About the Public and Professional Writing Program

Nationally, in the last decade, students have become more aware of the high cost of a college education, and they are determined to make smart choices about courses of study that will prepare them for their post-college lives and make them competitive on the job market. At the same time, our students are invested in advocacy and understanding the implications of choices we make as individuals and as leaders in business, government, and the nonprofit sector. They are ambitious and eager for experiences that connect them with life outside the classroom, with others and communities. The PPW program fits in this nexus between critical and analytical work, utility, community engagement, and advocacy. Our courses offer real value to students’ education.

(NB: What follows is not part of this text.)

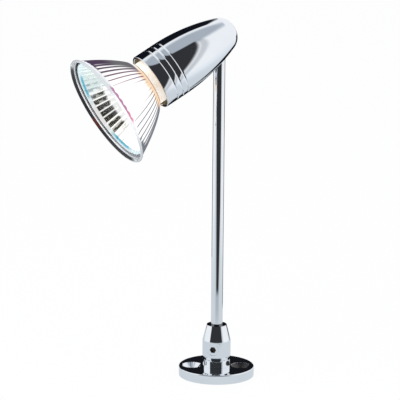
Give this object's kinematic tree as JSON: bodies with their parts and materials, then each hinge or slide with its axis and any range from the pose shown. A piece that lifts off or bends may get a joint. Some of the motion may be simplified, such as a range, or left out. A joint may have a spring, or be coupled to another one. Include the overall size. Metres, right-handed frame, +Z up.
{
  "type": "screw-down stem spotlight",
  "caption": "Display spotlight that screws down: a round base with a clamp collar, a slim stem and a tilting bullet head that holds a faceted reflector lamp.",
  "frame": {"origin": "centre of the base plate's underside, on the stem's axis", "axes": "+Z up along the stem, -Y the way the head points, tilted 27 degrees down at rest, +X to the head's side"},
  "size_m": [0.0508, 0.0807, 0.1567],
  "materials": {
    "polished_chrome": "mirror polished",
    "nickel_steel": "nickel plated",
    "spring_steel": "plain",
    "brass_thread": "plain",
    "white_bush": "moulded",
    "lead_sleeve": "matt",
    "holder_ceramic": "unglazed",
    "cement": "rough",
    "mirror_glass": "pressed glass with a dichroic mirror coating inside",
    "cover_glass": "clear",
    "quartz": "clear",
    "tungsten": "drawn wire"
  },
  "bodies": {
    "base": {"base_plate": "polished_chrome", "foot_nipple": "brass_thread", "foot_nut": "brass_thread", "lock_washer": "spring_steel", "collar": "polished_chrome"},
    "set_screw": {"set_screw": "nickel_steel"},
    "stem": {"stem_tube": "polished_chrome", "cable_bush": "white_bush", "stem_knuckle": "nickel_steel", "stem_leads": "lead_sleeve"},
    "head": {"head_housing": "polished_chrome", "head_yoke": "nickel_steel", "pivot_screw": "nickel_steel", "pivot_nut": "nickel_steel", "friction_washers": "spring_steel", "housing_screw": "nickel_steel", "lampholder": "holder_ceramic", "contact_sleeves": "nickel_steel", "holder_screws": "nickel_steel", "head_leads": "lead_sleeve"},
    "lamp": {"lamp_reflector": "mirror_glass", "front_glass": "cover_glass", "quartz_bulb": "quartz", "lamp_cement": "cement", "lamp_pins": "nickel_steel", "filament": "tungsten"}
  },
  "joints": [
    {"name": "stem_swivel", "type": "hinge", "parent": "base", "child": "stem", "pos_m": [0, 0, 0.015], "axis": [0, 0, 1], "range_deg": [-175, 175]},
    {"name": "set_screw_out", "type": "slide", "parent": "base", "child": "set_screw", "axis": [0.7431, -0.6691, 0], "range_m": [0, 0.0015]},
    {"name": "head_tilt", "type": "hinge", "parent": "stem", "child": "head", "pos_m": [0, 0, 0.149], "axis": [-1, 0, 0], "range_deg": [-16, 72], "deforming": ["head_leads"]},
    {"name": "lamp_pull", "type": "slide", "parent": "head", "child": "lamp", "axis": [0, -0.891, -0.454], "range_m": [0, 0.024]}
  ]
}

The PPW program offers students the emotional, intellectual, and professional support of professors and mentors who have experience in workplace as well as academic realms, and it provides students with opportunities for experiential learning (internships or jobs that allow students to apply what they’re learning the classroom). The program sponsors extracurricular events (poster and digital sessions on internship work, panels of professionals in various arenas of public engagement, workshops on developing portfolios and interviewing) that support students’ engagement with their future and with the broader worlds of work and public life, and that help them prepare over the course of their schooling to enter those broader worlds.

Writing plays a crucial role in the lives of people after they leave college as they work, volunteer, attend professional schools, and advocate for themselves and others. Our courses focus on writing that serves professional goals or the public interest (or both). We invite students from across the University to focus on writing as a way to develop the critical writing, learning, and thinking skills necessary to all sectors of American professional life—private, nonprofit, and government.

Our students are learning how writing functions in the public sphere—how decisions get made, how knowledge is circulated, how policy gets created and communicated. They learn how to consolidate knowledge for policymakers, how to argue for the public interest, how to write ethically in commercial settings as well as in public contexts. Students pursuing a PPW major will have the opportunity to explore how and why writing functions in legal settings, in business, in nonprofits, in advertising and PR, and in the field of composition studies. They will study rhetorical contexts and learn how these contexts have shaped conventions for writing. 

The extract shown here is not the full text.